Com o avanço das interações virtuais e o aumento de conflitos decorrentes de publicações ofensivas ou ilícitas na internet, tem sido constante a discussão sobre a responsabilidade dos provedores de aplicações — como redes sociais, plataformas de compartilhamento e fóruns — quanto à guarda e fornecimento de dados de usuários.
O Superior Tribunal de Justiça (STJ), no julgamento do Recurso Especial nº 1.829.821/SP, de relatoria da Ministra Nancy Andrighi, consolidou o entendimento de que os provedores de aplicações de internet não estão obrigados a armazenar e fornecer dados pessoais completos dos usuários, sendo suficiente a apresentação dos registros do número IP (Internet Protocol).
O caso foi julgado em 25 de agosto de 2020, e divulgado no Informativo nº 680 do STJ.

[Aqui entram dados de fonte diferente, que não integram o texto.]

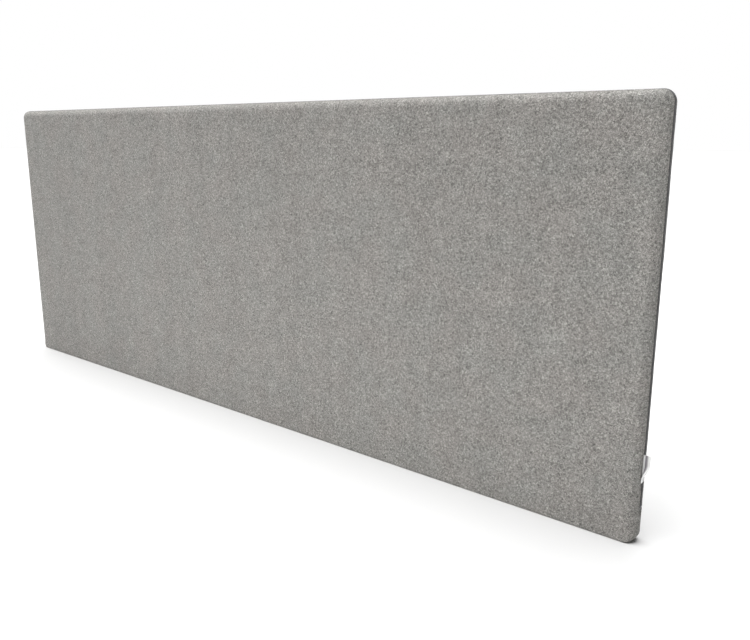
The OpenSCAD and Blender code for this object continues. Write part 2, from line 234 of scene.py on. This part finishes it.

1. A identificação do usuário e o dever dos provedores
De acordo com o Marco Civil da Internet (Lei nº 12.965/2014), os provedores de aplicações devem manter registros de acesso a suas aplicações por determinado período, conforme dispõe o art. 15 da referida lei.
Esses registros permitem vincular uma ação virtual a um determinado endereço IP, que funciona como uma espécie de “assinatura técnica” da conexão utilizada no momento da publicação.
O objetivo dessa obrigação é possibilitar a identificação da autoria de manifestações na internet, de modo a coibir o anonimato e assegurar a responsabilização civil e penal por eventuais abusos cometidos no ambiente digital.
Portanto, o dever do provedor é viabilizar a identificação técnica do autor — e não armazenar dados pessoais, como nome, CPF, e-mail ou endereço residencial.
2. A suficiência do número IP para fins de identificação
No julgamento do REsp 1.829.821/SP, o STJ deixou claro que a indicação do número IP é suficiente para atender à obrigação legal imposta ao provedor.
Com base nesse dado, é possível que as autoridades competentes, por meio de requisição judicial, identifiquem o titular da conexão junto ao provedor de acesso à internet (ISP).
Assim, o provedor de aplicação (como o Facebook, Instagram, X/Twitter, entre outros) não é obrigado a fornecer dados pessoais diretos do usuário, pois o rastreamento completo da identidade pode ser feito de forma encadeada — primeiramente pelo IP, e depois pela operadora de internet correspondente.
3. O equilíbrio entre identificação e privacidade
A decisão do STJ também reforça o equilíbrio entre a proteção à privacidade dos usuários e o dever de cooperação com a Justiça.
A exigência de armazenamento irrestrito de dados pessoais seria desproporcional e contrária à Lei Geral de Proteção de Dados (Lei nº 13.709/2018), que impõe a observância dos princípios da necessidade e da finalidade no tratamento de informações pessoais.
Ao limitar a obrigação à guarda do registro de IP, o tribunal assegura um modelo proporcional de rastreabilidade, capaz de identificar condutas ilícitas sem violar o direito à intimidade e à proteção de dados.
4. Jurisprudência e fundamentos legais
O entendimento firmado está em harmonia com o art. 15 do Marco Civil da Internet, que dispõe:
“O provedor de aplicações de internet constituído na forma de pessoa jurídica e que exerça essa atividade de forma organizada, profissionalmente e com fins econômicos, deverá manter os respectivos registros de acesso a aplicações de internet, sob sigilo, em ambiente controlado e de segurança, pelo prazo de seis meses, nos termos do regulamento.”
O STJ, ao interpretar esse dispositivo, concluiu que não se pode exigir dos provedores a guarda de dados pessoais não previstos em lei, pois tal medida configuraria ônus desproporcional e violação à privacidade dos usuários.
5. Conclusão
A decisão do Superior Tribunal de Justiça reafirma o papel dos provedores de internet como intermediários técnicos — responsáveis por garantir a rastreabilidade das ações digitais, mas não obrigados a armazenar dados pessoais de seus usuários.
O fornecimento do número IP é considerado suficiente para permitir que as autoridades identifiquem o responsável por publicações ilícitas, sem comprometer a privacidade e a proteção de dados de milhões de internautas.
Trata-se de um entendimento que equilibra o direito à informação, à liberdade de expressão e à responsabilização pelos abusos, em consonância com os princípios constitucionais e a legislação infraconstitucional vigente.
Referências:
- BRASIL. Lei nº 12.965/2014 (Marco Civil da Internet).
- BRASIL. Lei nº 13.709/2018 (Lei Geral de Proteção de Dados – LGPD).
- STJ. Recurso Especial nº 1.829.821/SP, Rel. Min. Nancy Andrighi, julgado em 25/08/2020 (Informativo 680).